Memo from the president: Step up manufacturing

Heidi Moore Jan 25, 2012

President Obama’s State of the Union address last night made one thing clear: the financial sector has been a pretty severe disappointment to the American economy. The President said, “No bailouts, no handouts, no cop-outs,” aimed, in part, at banks.

The president praised companies like General Motors and Master Lock as examples of the country’s potential. So, memo received: Manufacturing is going to get us out of the economic hole the banks dug for us.

To do that, the president promised incentives to bring manufacturing jobs back home from places like China.

But is that enough to replace the profits we’ve lost? Just a couple years ago, financial companies accounted for one-third of all American corporate profits.

Peter Morici teaches economics at the University of Maryland.
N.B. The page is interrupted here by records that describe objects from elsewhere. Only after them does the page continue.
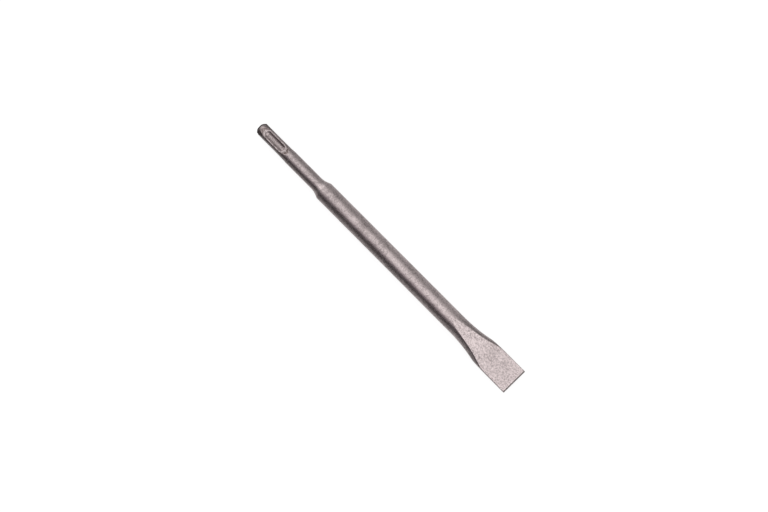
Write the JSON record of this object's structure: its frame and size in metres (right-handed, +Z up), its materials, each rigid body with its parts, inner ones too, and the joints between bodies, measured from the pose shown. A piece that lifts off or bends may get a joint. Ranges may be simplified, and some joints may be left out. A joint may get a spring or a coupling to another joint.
{
  "type": "flat chisel for a rotary hammer",
  "caption": "Flat chisel bit: grooved round shank for a rotary hammer, round body behind a coned shoulder, and a blade forged out wide and thin to a straight cutting edge.",
  "frame": {"origin": "on the surface that the tool lies on, below the middle of its length", "axes": "+X along the tool's axis, from the struck end of the shank to the cutting edge; +Y along the cutting edge; +Z up, square to the wide faces of the blade"},
  "size_m": [0.25, 0.02, 0.014],
  "materials": {
    "forged_steel": "shot-blasted tool steel, warm grey and satin, with a fine even grain"
  },
  "bodies": {
    "root": {"flat_chisel": "forged_steel"}
  },
  "joints": []
}
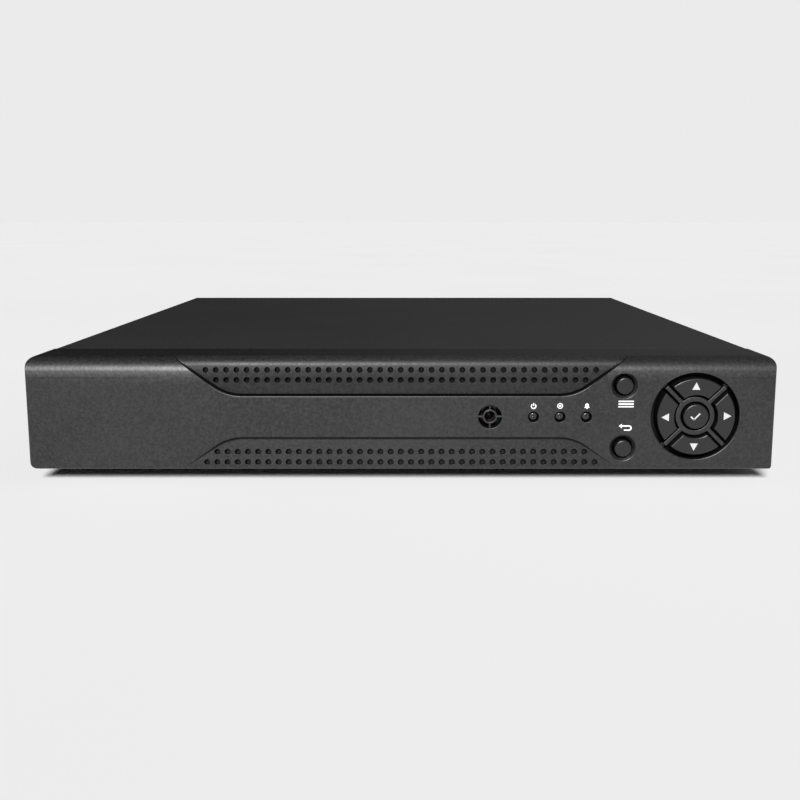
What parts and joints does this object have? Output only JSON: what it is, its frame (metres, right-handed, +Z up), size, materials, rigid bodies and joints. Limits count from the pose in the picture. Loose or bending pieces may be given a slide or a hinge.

He couldn’t agree with President Obama more: “We cannot succeed as an economy without a strong manufacturing base.” While Wall Street has made a lot of money, Morici says, “It’s nothing compared to the wealth generated by labs that come out of manufacturing.”

Morici adds that the U.S. does have a few companies big enough to drive job creation on these shores: Ford, Intel and Apple, to name a few. If the president can entice companies to build things in the U.S. again, Morici says it’s a natural that “high-paying jobs” will follow.